Describing the legislative process surrounding the writing of the Mongrel Tariff of 1883, Irwin cites a reporter at the time who wrote:

Lobbyists descended like a flock of buzzards upon Washington, crowding all the hotels that winter, pulling, tugging at the statesmen in the name of the all the diverse, conflicting interests that employed them, … as committeemen in both chambers wrestled with long schedules and with the unblushing and unending demands of lobbies for sugar, iron, wool, glass, marble, and a hundred other trades.

With a few small exceptions, pro-tariff Republicans held sway over trade policy until the early 1930s. As the disastrous effects of the Tariff Act of 1930 (the “Smoot-Hawley” or “Hawley-Smoot Tariff,” as Irwin calls it) were rippling across the globe, and the Democrats returned to power in Washington, the main function of the tariff became a nobler one: reciprocity. According to Irwin’s thesis, from the 1934 Reciprocal Trade Agreements Act to the founding of the General Agreement on Tariffs and Trade in 1947, through the multiple GATT rounds culminating in the founding of the World Trade Organization in 1995, and through the Obama presidency, inducing foreign governments into reciprocal trade liberalization was the main purpose of the tariff.
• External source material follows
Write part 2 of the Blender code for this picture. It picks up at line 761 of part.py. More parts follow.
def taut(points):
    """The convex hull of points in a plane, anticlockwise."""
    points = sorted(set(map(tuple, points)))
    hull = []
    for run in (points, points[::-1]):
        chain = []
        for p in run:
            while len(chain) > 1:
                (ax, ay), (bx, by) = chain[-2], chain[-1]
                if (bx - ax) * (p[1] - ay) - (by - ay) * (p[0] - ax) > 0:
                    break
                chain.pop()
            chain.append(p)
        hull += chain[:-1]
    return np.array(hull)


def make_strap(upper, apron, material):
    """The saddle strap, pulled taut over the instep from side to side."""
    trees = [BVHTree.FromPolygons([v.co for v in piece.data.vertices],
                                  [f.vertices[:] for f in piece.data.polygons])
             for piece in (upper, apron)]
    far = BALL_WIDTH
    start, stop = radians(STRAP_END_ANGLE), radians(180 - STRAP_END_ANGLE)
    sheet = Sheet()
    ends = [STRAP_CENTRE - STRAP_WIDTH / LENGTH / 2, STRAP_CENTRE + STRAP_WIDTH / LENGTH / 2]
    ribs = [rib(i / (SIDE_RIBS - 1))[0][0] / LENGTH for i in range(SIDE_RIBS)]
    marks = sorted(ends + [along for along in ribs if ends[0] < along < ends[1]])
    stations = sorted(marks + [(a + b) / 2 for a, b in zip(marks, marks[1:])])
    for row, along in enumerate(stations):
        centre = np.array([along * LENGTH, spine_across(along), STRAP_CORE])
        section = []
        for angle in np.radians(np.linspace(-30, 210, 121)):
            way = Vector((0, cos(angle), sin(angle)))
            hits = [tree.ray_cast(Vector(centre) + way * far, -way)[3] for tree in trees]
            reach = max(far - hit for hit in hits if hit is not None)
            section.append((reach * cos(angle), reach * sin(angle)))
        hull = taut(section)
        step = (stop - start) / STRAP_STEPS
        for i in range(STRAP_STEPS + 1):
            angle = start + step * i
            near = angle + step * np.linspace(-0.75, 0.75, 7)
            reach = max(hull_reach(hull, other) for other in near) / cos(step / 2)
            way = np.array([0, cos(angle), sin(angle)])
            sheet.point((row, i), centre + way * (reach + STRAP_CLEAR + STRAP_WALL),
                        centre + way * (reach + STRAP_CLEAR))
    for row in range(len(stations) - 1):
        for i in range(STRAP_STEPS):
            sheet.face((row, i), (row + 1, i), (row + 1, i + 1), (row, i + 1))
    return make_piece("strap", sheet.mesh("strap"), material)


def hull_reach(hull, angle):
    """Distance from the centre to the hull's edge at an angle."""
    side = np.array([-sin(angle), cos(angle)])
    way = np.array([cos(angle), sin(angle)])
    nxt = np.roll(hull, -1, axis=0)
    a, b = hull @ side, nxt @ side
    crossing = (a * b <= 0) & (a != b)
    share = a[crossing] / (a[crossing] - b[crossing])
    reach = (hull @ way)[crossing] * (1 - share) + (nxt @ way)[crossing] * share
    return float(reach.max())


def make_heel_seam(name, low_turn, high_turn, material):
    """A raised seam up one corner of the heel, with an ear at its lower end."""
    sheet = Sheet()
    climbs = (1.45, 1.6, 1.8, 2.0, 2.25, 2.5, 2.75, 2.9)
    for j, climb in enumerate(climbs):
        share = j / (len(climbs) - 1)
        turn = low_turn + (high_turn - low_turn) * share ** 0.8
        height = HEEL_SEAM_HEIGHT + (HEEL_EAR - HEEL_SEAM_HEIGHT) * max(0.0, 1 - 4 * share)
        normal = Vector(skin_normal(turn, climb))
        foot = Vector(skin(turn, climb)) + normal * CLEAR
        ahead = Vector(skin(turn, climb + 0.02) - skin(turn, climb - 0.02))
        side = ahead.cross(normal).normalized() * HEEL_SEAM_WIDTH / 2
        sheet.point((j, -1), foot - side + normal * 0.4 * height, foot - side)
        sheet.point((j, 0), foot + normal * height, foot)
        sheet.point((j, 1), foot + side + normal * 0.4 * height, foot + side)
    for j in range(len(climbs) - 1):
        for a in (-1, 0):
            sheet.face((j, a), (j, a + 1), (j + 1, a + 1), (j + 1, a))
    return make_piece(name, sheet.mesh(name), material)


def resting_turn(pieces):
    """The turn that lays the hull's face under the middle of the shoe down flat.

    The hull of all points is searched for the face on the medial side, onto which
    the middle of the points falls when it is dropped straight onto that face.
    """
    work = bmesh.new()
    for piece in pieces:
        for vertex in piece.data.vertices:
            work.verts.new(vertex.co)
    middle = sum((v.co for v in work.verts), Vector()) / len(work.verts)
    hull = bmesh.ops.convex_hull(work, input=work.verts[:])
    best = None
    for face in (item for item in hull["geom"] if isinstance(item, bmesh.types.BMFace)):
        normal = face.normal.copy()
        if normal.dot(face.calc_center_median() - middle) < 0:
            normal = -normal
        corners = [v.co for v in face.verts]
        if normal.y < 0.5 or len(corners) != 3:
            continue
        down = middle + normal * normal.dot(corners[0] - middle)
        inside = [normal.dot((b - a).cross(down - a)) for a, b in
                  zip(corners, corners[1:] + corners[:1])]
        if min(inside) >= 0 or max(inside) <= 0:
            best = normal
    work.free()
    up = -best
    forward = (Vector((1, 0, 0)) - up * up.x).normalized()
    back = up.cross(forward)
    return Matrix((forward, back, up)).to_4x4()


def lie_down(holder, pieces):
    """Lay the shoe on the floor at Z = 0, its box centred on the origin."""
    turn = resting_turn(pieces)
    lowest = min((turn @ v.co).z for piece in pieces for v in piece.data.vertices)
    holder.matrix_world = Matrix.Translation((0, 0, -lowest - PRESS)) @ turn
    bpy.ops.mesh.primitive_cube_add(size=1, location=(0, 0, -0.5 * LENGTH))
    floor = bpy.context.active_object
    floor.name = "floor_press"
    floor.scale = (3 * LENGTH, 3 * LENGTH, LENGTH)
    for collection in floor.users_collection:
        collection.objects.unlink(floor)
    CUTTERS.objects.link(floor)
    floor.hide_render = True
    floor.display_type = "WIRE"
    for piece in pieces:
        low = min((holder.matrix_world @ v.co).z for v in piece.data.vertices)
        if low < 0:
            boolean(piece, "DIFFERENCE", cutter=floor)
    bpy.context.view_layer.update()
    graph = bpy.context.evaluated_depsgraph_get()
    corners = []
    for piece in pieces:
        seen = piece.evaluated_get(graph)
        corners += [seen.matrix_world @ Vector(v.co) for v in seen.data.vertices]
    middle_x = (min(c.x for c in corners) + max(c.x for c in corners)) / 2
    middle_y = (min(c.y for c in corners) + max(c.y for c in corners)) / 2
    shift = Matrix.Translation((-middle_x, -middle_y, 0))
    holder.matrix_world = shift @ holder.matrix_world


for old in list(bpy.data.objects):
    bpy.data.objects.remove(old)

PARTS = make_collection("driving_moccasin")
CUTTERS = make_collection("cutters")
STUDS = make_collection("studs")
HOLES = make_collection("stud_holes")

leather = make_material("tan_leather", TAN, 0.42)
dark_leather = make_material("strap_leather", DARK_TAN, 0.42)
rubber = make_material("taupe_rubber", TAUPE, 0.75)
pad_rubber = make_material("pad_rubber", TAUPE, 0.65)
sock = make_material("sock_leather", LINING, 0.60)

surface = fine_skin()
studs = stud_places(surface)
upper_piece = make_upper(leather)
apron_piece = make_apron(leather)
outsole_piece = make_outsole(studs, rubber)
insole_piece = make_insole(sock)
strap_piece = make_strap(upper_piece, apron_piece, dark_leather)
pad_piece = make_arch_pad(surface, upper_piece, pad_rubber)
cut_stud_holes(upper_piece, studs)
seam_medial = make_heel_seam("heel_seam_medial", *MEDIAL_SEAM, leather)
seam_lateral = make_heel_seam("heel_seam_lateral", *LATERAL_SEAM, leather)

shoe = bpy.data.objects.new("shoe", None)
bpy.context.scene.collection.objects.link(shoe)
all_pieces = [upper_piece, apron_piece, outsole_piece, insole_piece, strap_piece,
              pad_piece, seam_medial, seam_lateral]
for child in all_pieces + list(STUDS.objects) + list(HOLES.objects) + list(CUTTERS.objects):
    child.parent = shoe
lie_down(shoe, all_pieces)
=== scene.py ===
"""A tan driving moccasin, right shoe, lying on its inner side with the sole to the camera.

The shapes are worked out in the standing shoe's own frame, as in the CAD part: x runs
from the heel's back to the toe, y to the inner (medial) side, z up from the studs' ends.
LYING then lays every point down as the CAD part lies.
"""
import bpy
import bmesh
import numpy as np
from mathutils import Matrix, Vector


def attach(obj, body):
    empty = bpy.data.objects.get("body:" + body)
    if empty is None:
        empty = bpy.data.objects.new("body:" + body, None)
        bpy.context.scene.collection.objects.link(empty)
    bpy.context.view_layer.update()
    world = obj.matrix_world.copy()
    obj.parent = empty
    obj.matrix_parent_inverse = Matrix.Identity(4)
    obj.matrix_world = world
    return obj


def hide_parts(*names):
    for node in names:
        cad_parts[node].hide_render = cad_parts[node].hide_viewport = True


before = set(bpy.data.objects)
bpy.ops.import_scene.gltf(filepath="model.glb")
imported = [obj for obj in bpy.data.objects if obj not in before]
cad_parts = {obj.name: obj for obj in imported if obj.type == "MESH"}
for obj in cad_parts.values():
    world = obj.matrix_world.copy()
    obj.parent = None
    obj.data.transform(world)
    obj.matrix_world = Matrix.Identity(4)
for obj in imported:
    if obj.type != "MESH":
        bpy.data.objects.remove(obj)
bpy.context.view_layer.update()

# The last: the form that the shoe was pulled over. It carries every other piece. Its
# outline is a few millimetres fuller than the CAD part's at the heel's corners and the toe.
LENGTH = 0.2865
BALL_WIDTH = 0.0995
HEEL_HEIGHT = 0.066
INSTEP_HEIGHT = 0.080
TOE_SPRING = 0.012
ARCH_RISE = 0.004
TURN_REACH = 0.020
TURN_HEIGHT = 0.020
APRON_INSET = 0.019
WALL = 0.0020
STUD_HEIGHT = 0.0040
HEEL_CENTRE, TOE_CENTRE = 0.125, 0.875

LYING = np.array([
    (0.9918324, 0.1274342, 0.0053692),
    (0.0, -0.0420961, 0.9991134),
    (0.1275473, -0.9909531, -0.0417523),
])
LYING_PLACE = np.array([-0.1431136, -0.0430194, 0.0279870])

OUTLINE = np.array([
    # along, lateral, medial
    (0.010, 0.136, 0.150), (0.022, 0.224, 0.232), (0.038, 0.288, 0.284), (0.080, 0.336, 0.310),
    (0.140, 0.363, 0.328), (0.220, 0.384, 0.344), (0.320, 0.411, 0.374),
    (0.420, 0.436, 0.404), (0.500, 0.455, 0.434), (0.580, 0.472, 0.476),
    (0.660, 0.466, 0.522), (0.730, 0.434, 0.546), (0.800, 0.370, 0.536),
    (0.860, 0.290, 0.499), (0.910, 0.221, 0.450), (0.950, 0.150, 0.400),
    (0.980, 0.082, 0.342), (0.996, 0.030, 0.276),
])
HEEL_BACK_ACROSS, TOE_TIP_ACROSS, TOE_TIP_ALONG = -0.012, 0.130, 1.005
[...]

Irwin is the author of five other books covering different aspects and themes of trade policy history, including Against the Tide: An Intellectual History of Free Trade, in which he masterfully assesses and dispenses with formidable challenges to Adam Smith’s theories about the primacy of specialization and free trade. But Clashing is easily Irwin’s most ambitious undertaking.

Covering 250 years of trade policy in 693 pages of text and 185 pages of notes and references, the book is not for the fainthearted. But neither is it “narcolepsy engendering,” as Irwin admits some historians consider lengthy tariff tomes to be. It is comprehensive in coverage, rich in detail, and presented as history ought to be, which is to say factually, objectively, and with an engaging narrative. And, frankly, those hungering for a more substantive discussion about trade policy will find the book a welcome refuge from the boisterous, often fact-starved exchanges witnessed nowadays on cable news and social media.
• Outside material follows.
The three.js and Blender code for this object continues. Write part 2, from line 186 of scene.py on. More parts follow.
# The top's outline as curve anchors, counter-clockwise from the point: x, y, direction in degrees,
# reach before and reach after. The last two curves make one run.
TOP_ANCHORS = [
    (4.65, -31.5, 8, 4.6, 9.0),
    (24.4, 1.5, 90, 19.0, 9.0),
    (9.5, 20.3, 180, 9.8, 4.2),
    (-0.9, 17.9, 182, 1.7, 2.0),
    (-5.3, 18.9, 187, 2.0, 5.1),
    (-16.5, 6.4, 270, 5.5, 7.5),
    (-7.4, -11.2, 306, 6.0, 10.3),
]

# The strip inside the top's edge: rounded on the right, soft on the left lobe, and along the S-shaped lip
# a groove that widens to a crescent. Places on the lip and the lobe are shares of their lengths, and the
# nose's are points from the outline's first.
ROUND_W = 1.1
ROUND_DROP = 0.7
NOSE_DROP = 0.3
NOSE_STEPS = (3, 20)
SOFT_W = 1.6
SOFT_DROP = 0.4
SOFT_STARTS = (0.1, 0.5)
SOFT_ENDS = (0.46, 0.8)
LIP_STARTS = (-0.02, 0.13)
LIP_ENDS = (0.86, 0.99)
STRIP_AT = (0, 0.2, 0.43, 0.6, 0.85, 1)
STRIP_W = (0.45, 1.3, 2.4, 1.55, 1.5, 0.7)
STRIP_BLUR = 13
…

The book covers many subthemes, including the tensions and rationales behind Congress’s delegation of some of its constitutional authority over trade policy to the executive branch. Irwin could not have known when he began writing the book how topical that subject would be in 2018—with President Trump seemingly testing the limits of that authority by invoking dusty statutes to levy tariffs. Persistent, historically relevant questions—such as whether the tariff helped or hindered U.S. development, whether tariff policy was a cause of the Civil War, and whether Smoot-Hawley caused the Great Depression—are all given thorough analysis in the book. Likewise, the book describes the views and motives of many figures from history who helped shape U.S. trade policy for better or worse: Franklin, Hamilton, Jefferson, Daniel Webster, Cordell Hull. Henry Clay, with his advocacy of “The American System” of protection, evokes the typical modern day economic nationalist. Robert Walker, Treasury Secretary to James Polk, in his insistence that foreign trade barriers are no excuse for our own, evokes Frederic Bastiat and Milton Friedman.
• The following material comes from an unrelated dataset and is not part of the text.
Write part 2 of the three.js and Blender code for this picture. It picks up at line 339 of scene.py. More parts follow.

If there is any major question that lingers after reading Clashing, it is whether Irwin is prepared to accommodate substantive revisions in subsequent editions. Although not a challenge to his broad thesis that U.S. trade policy has been guided by the three Rs (Revenue, Restriction, Reciprocity), it seems reasonable to posit that, under the direction of President Trump, the United States is departing the era of reciprocity and entering, perhaps, a new R: the era of Retribution.